In Charlottesville, a Search for Balance

Is There a Lesson Here for Maryland's Counties?

By Tom Horton

How many people do we wish to house around Chesapeake Bay?

Forty two years ago a conference convened by Maryland Governor Spiro T. Agnew concluded we needed to answer this question to manage the health of the estuary.

In a perverse way we did. With one notable, recent exception, the watershed's 1,600 or so political jurisdictions, from states to townships, effectively said growth is good, necessary and inevitable, and set no limit. The governments and most environmental groups assumed they could reduce per capita environmental impacts enough that it wouldn't ever matter how many 'capitas' came.

The notable exception is Virginia's Albemarle county and its city of Charlottesville. Leaders there a few years ago said it was worth examining if there was a desirable limit to population in an area tabbed in 2004 "best place in America to live."

The city and county gave $36,000 to a small non-profit called ASAP (Advocates for a Sustainable Albemarle Population), formed by locals to do research, education and policy development. With other grants and contributions from members, ASAP began an Optimum Sustainable Population Size project, the first such attempt in the nation.

"The question was how big can this community grow and still protect its environment, retain its quality of life and maintain its distinctive character," says Jack Marshall, a retired anthropologist and ASAP's president.

Marshall had done research in Indian villages on attitudes toward contraception, "and the fatalism I found there often reminded me of our acceptance that growth can't be changed," he says.

At first glance, the Albemarle region hardly seems threatened by growth. Its nearly half million acres of picturesque, rolling Blue Ridge farms and stream valleys are home to 135,000 people. Forest covers nearly two thirds of the land. Charlottesville has the University of Virginia, a European style downtown mall, sushi bars, coffee shops, interesting used bookstores and art galleries.

But population there for decades has been growing faster than India's--a seemingly modest 2.1 per cent a year; but that means a doubling every 33 years, moving toward half a million people in 50 years.

That's projected population. What would be optimum?

A first cut at the answer emerged recently from ASAP's study. If the region had to support residents' present lifestyles largely from the local landscape, it would need nearly four times the half million acres it has.
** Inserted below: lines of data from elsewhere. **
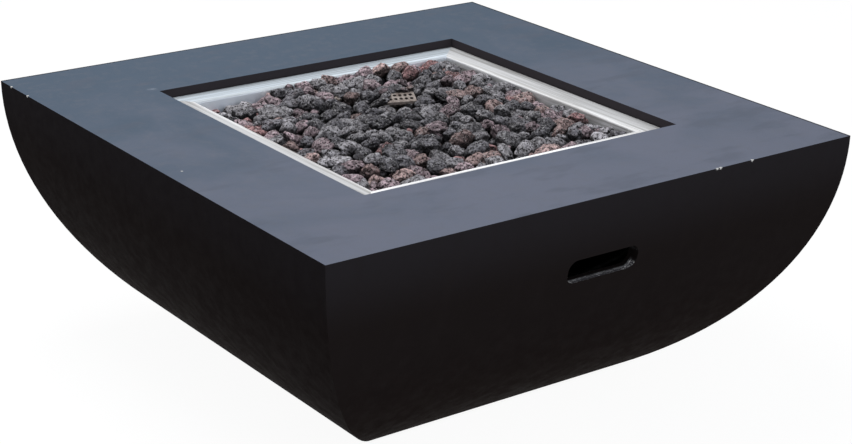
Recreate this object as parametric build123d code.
from build123d import *

import math
import os
import random

# Square gas fire table: a cast concrete bowl with a burner pan full of lava rock.
# Millimetres. The origin is on the floor below the middle of the table, +Z is up,
# the front with a hand slot faces -Y and the controls are in the +X side.

# --- Driving dimensions --------------------------------------------------------

# Concrete bowl
top_width = 871.0
overall_height = 371.0
base_width = 475.0
side_wall = 18.0
top_slab = 22.0
base_slab = 30.0
base_opening = 320.0
ledge_depth = 17.0
ledge_gap = 9.5
ledge_thickness = 20.0
collar_wall = 30.0
slot_length = 118.0
slot_height = 34.0
slot_corner = 14.0
slot_drop = 100.0
hose_notch_width = 36.0
hose_notch_height = 18.0

# Rubber feet and their screws
foot_diameter = 44.0
foot_height = 6.0
foot_inset = 32.0
foot_recess = 3.0
foot_head_room = 1.0
foot_screw_diameter = 5.0
foot_screw_head = 9.0
foot_screw_head_height = 2.0
foot_screw_length = 24.0

# Burner pan and its gasket
pan_inner = 452.0
pan_depth = 75.0
pan_sheet = 1.5
pan_bend = 2.5
flange_width = 37.0
flange_gap = 2.0
gasket_width = 18.0
gasket_thickness = 2.5
drain_hole = 10.0
drain_inset = 36.0
sensor_hole_gap = 0.3

# Double ring burner
ring_diameter = 289.0
inner_ring_diameter = 144.0
burner_tube = 16.0
ring_facets = 12
cross_tube = 14.0
burner_wall = 1.2
burner_height = 14.0
port_diameter = 2.0
port_spacing = 24.0
hub_diameter = 30.0
feed_diameter = 21.0
feed_wall = 2.5
feed_drop = 17.5
feed_hole_gap = 0.5
locknut_flats = 30.0
locknut_height = 8.0
stand_length = 24.0
stand_width = 16.0
stand_sheet = 1.5
stand_angles = (45, 135, 225, 315)

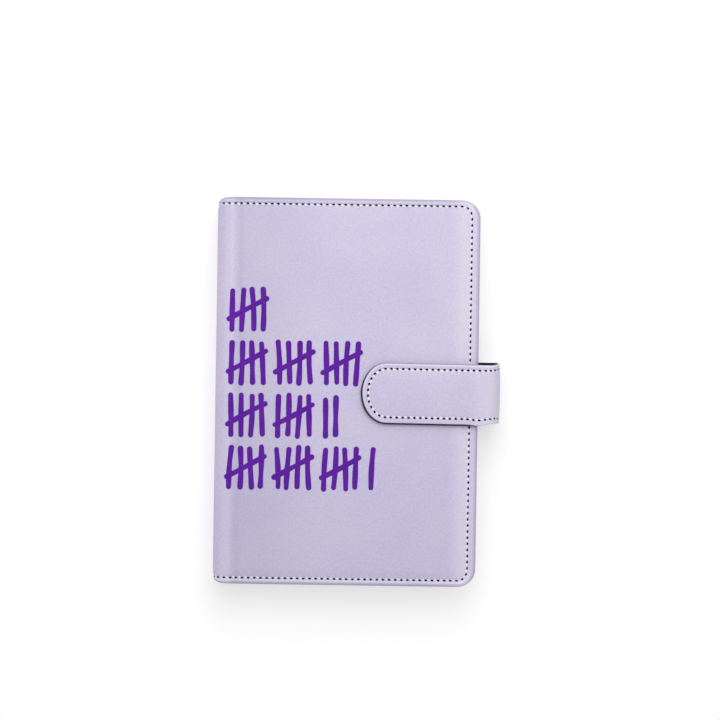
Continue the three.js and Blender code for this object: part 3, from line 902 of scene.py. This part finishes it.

Put another way, the region could support about 36,000 peoples' current demands for natural resources, far less than the 135,000 living there already.

That's not a problem right now because like much of the United States, the region can afford to keep importing its plywood from Borneo's rainforests, its oil from the Middle East, its fruit from Brazil, veggies from Mexico, clothing from China and seafood from the world's oceans. And for awhile longer it can keep discounting the price of continued growth, now paid for in declining forest acreage, increased groundwater withdrawal and decreased water quality in the Rivanna, which like most Chesapeake rivers, sends too many nutrients to the bay.

But whether it's consuming the products of other parts of the world or the local natural resources, ASAP concludes, "we are in ecological deficit, unsustainable." And unsustainable to a point that it's hard to see how a sustainable balance could be restored only by reducing each person's ecological 'footprint,' their demand on natural resources. The numbers living there (and across the Bay region) matter too, it seems after all.

So what's the optimum population? Some computer modeling ASAP has done indicates many of the region's natural values will begin to fall off markedly when the population exceed 186,000 people, a degradation that might be widespread by the time population reaches 280,000.

But no one's putting a number on it yet. Further studies in ASAP's project will look at the economic costs of growth, at residents' attitudes, at impacts on property rights, affordable housing and such.

"Our hope is we'll start a dialog that might reach consensus about the right size for our community," Marshall writes; "or at least some agreement that there needs to be a limit."

It won't be easy. Though ASAP has a diverse group of supporters, including local business people who say growth just means more big box store competition, county government has become more pro-development. New supervisors are considering a plan to significantly increase revenues through economic growth.

ASAP says it supports economic development, but not the kinds that depend on population growth. Its members acknowledge the current supervisors probably wouldn't have funded their study.

It's often assumed that solutions to growth must be global; but even global movements have to start someplace. Every county in the Bay watershed ought to become interested in how ASAP's approach plays out in Virginia. Because the only thing more radical than talking about limits to growth is acting like there are none.

Tom Horton covered the bay for 33 years for The Sun in Baltimore, and is author of six books about the Chesapeake. He is currently a freelance writer. Distributed by Bay Journal News Service.